Karzai has cited Akhundzada’s removal as a cause for the Taliban’s recent successes in destabilizing the province and has suggested reappointing him. British officials have reportedly threatened to withdraw their forces from the province if he is reinstated, seeing this as an attempt to protect narcotics interests in the region rather than a potentially stabilizing move. Akhundzada campaigned for Karzai during the 2009 elections and is alleged to have carried out large-scale ballot card fraud in order to boost his tally in Helmand province.

Hazrat Ali

Position: Parliamentarian

Party Affiliations: Jabhe-ye-Motahed-e-Milli (United National Front)

Ethnicity: Pashai

Regional Base: Nangarhar Province, eastern Afghanistan

Hazrat Ali served as commander of the Hezb-e-Islami Khalis faction during the Soviet invasion. He later fought against the Taliban as commander of the Eastern Alliance—a Pashtun-led coalition of fighters stationed around Tora Bora. When the Taliban collapsed, Ali took control of the city of Jalalabad and the surrounding Nangahar province. His troops helped the United States track down many al-Qaeda members, but Hazrat Ali was accused of allowing Osama Bin Laden to escape from Afghanistan in December 2001 in exchange for money.
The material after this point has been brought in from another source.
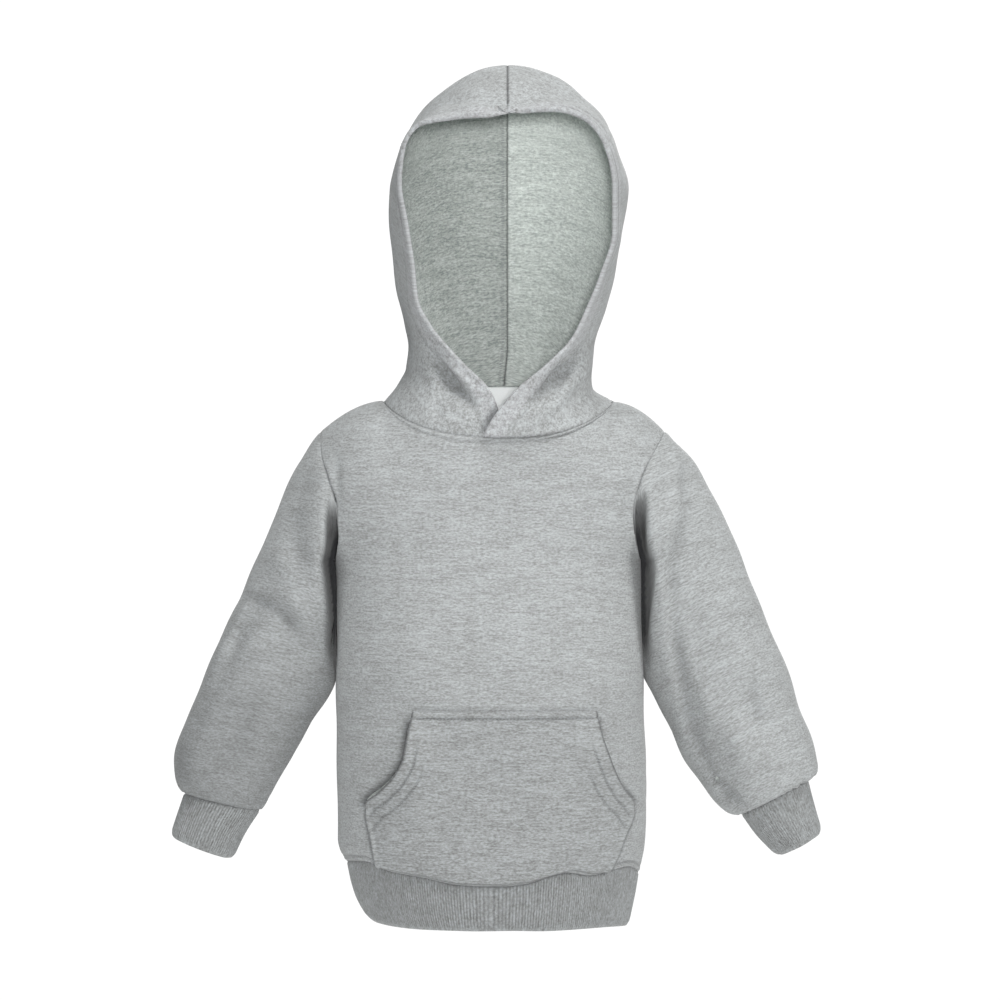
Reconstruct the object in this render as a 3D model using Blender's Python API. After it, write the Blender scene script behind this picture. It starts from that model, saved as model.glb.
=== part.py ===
"""Toddler hoodie: a pullover of marl fleece with a two-piece hood, a kangaroo pocket, and
ribbed cuffs and hem band.

Every piece of cloth is a wall laid on a form that is worked out from the garment's sizes.
Lengths are in millimetres here and become metres when a mesh is made. +X is the wearer's
left, the front faces -Y and +Z is up. The origin is the middle of the neck opening, level
with the high points of the shoulders.
"""
import collections
import functools
import types

import bmesh
import bpy
import numpy as np

MM = 0.001
FLEECE = 2.0
RIB_KNIT = 3.0
TAPE = 1.0
SEAM_GAP = 0.3
CURVED_SEAM_GAP = 0.6
NORMAL_STEP = 0.002

TORSO_X = -7.0
TORSO_ROUNDNESS = 2.4
SHOULDER_DEPTH = 75.0
FRONT_DOME = 42.0
BACK_DOME = 78.0
SHOULDER_ROUNDNESS = 2.2
SHOULDER_SLOPE_CURVE = 1.8
DOME_CURVE = 1.5
UNDERARM_Z = -128.0
SHOULDER_TIP_Z = -25.0
NECK_X = -1.0
NECK_HALF_WIDTH = 92.0
NECK_ROUNDNESS = 2.4
NECKLINE_CURVE = 2.6
FRONT_NECKLINE_CURVE = 0.8
HIGH_SHOULDER_Z = -1.0
FRONT_NECK_DROP = 30.0
BACK_NECK_RISE = 15.0

NECK_STEPS = 8
SHOULDER_STEPS = 4
SIDE_SHARES = (0.0, 0.014, 0.038, 0.08, 0.16, 0.3, 0.48, 0.66, 0.83, 1.0)
ARMHOLE_STEPS = 12
SLEEVE_ROWS = 15
HOOD_ROWS = 16


class Table:
    """Rows of sizes under named columns, joined by smooth curves that never overshoot."""

    def __init__(self, names, rows):
        self.names = names.split()[1:]
        data = np.array(rows, dtype=float)
        self.keys = data[:, 0]
        self.values = data[:, 1:]
        steps = np.diff(self.keys)[:, None]
        rises = np.diff(self.values, axis=0) / steps
        slopes = np.zeros_like(self.values)
        slopes[0] = rises[0]
        slopes[-1] = rises[-1]
        before, after = rises[:-1], rises[1:]
        same_way = before * after > 0
        safe_before = np.where(same_way, before, 1.0)
        safe_after = np.where(same_way, after, 1.0)
        near = 2 * steps[1:] + steps[:-1]
        far = steps[1:] + 2 * steps[:-1]
        mean = (near + far) / (near / safe_before + far / safe_after)
        slopes[1:-1] = np.where(same_way, mean, 0.0)
        self.slopes = slopes

    def __call__(self, key):
        key = np.asarray(key, dtype=float)
        low = np.clip(np.searchsorted(self.keys, key) - 1, 0, len(self.keys) - 2)
        span = (self.keys[low + 1] - self.keys[low])[..., None]
        t = np.clip((key - self.keys[low])[..., None] / span, 0.0, 1.0)
        start, end = self.values[low], self.values[low + 1]
        start_slope, end_slope = self.slopes[low] * span, self.slopes[low + 1] * span
        value = (
            start * (2 * t**3 - 3 * t**2 + 1)
            + start_slope * (t**3 - 2 * t**2 + t)
            + end * (3 * t**2 - 2 * t**3)
            + end_slope * (t**3 - t**2)
        )
        columns = {name: value[..., i] for i, name in enumerate(self.names)}
        return types.SimpleNamespace(**columns)


# Half widths to the wearer's right and left of TORSO_X, and depths to the front and back.
TORSO = Table("height right left front back", (
    (-374, 115.5, 118.0, 79.0, 70.0),
    (-370, 119.3, 119.5, 82.0, 72.0),
    (-364, 121.6, 120.8, 83.8, 73.6),
    (-354, 122.8, 122.4, 84.8, 74.8),
    (-320, 123.0, 123.8, 85.0, 75.5),
    (-260, 122.6, 122.2, 84.5, 76.0),
    (-220, 123.4, 121.4, 84.0, 76.0),
    (-150, 124.0, 119.5, 83.0, 75.0),
    (-128, 125.0, 119.0, 82.0, 74.0),
    (-115, 133.0, 128.0, 81.0, 73.0),
    (-96, 144.0, 141.0, 80.0, 71.0),
    (-60, 151.0, 149.0, 79.0, 68.0),
    (-30, 152.0, 150.0, 78.0, 66.0),
    (40, 152.0, 150.0, 78.0, 66.0),
))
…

Ali was appointed police chief of Nangarhar province in 2002 and has served as the military adviser to Karzai for the country’s eastern region.

Ali resigned as police chief in 2005, ran in the parliamentary elections, and won a seat in the lower house of parliament. As a member of parliament, Ali has aligned himself with the United National Front. Ali claimed to have disbanded his forces and turned over his weapons prior to election, but officials insist his private army still partakes in land seizures, drug trafficking, and intimidation. Human Rights Watch has accused Ali of sexually assaulting women, detaining critics, looting, and participating in the opium trade.